Should I Become an Undercover Cop?
Undercover cops forgo their uniforms in order to blend inconspicuously among criminals involved in crime rings. These operations may take weeks or months, as undercover agents observe and investigate the activities of suspected individuals. Their main goal is to get the physical evidence necessary to successfully prosecute criminals.
Once they have the evidence, they serve the arrest warrant and usually reveal their identities. Those working undercover may try to maximize their contacts within a drug or crime ring in order to extract information from these insiders. These law enforcement officials may also be required to provide written documentation of their operations and testify in court. This profession can be hazardous, since deadly weapons may often be involved. Associated danger can even continue after cases are closed.
|Median Salary (2015)*||$58,320 (for all police and sheriff's patrol officers)|
|Education Required||High school diploma; completion of a training program; associate's or bachelor's degrees sometimes preferred|
|Degree Field||Criminal justice, law enforcement, or related area|
|Experience||Up to 5 years experience as a law enforcement officer may be necessary; requirements vary|
|Key Skills||Strong communication and multitasking skills; good judgment and perceptiveness; familiarity with fingerprint identification system, crime information database, crime scene image management, composite drawing and crime mapping software, and word processing software|
|Additional Requirements||Physical strength, as this profession can be demanding and dangerous|
Sources: *U.S. Bureau of Labor Statistics, Iowa Department of Public Safety, O*Net OnLine.

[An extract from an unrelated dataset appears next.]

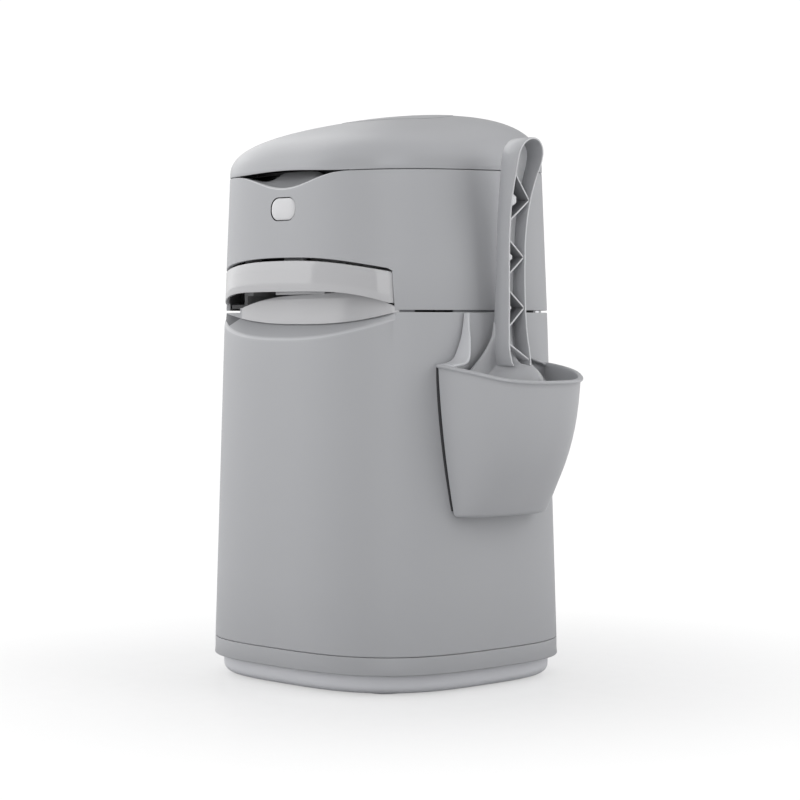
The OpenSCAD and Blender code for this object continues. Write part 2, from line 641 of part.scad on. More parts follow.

Steps to Become an Undercover Cop
Step 1: Earn a College Degree
Police officers usually have at least a high school diploma but are sometimes required to complete some college-level coursework or have a college degree. Associate's degree and bachelor's degree programs in relevant areas are available at many colleges, universities, and community colleges. Areas that you may consider are criminal justice, police science, or law enforcement; coursework requirements may include criminology, sociology, psychology, police operations, crime prevention, criminal investigation, and juvenile justice.
Bachelor's degree programs typically also cover a broad range of general education topics, such as English and mathematics. These programs give students a good understanding of the theoretical and practical issues of justice systems and law enforcement and may be useful as you advance in your careers.
Improve physical condition. Law enforcement officers must undergo a series of physical examinations before they can begin work. Therefore, you should work to increase strength and agility. Establishing and maintaining a fitness regimen may help improve stamina.
Seek out work experience opportunities in college. Some programs offer internships and other hands-on experiences to students working towards degrees. These valuable opportunities give you insight into a career that can be physically and mentally demanding, but very rewarding for some. They may help you to better understand daily responsibilities of law enforcement officers and the dangers that this career may entail.
Step 2: Complete Police Academy Training
Police academy training is necessary before an officer can begin working. A person must be at least 21 years of age and a U.S. citizen before he or she may enroll in a police academy. Additional entry requirements include hearing, vision, and strength tests. Drug screenings and background checks are also common.
You'll gain experience in a broad range of areas, such as emergency response, patrol work, self-defense, and proper firearm procedures. You'll also receive classroom instruction in civil rights and state and local laws.
Step 3: Gain Experience Working as a Law Enforcement Officer
Police officers who would like to take on undercover work usually need to have some experience working in law enforcement. A combination of education and experience may be required. For instance, those with a bachelor's degree may not need work experience, and those without a college degree may need at least five years of experience. Individuals who have an associate's degree or some college coursework will fall somewhere in between. Duties at the beginning of your career may include enforcing driving ordinances, responding to emergencies and accidents, pursuing suspects, and making arrests.
Step 4: Seek Promotions
As you gain experience they may seek promotions to advance in rank, eventually to that of undercover cop. Eligibility is determined through work history as well as written tests. If you're interested in advancing to an agency such as the FBI, you should consider that federal organizations have unique and rigorous requirements, including completion of intensive training at a federal center.
To become an undercover cop, you need a combination of education and work experience in law enforcement along with completing a police training program.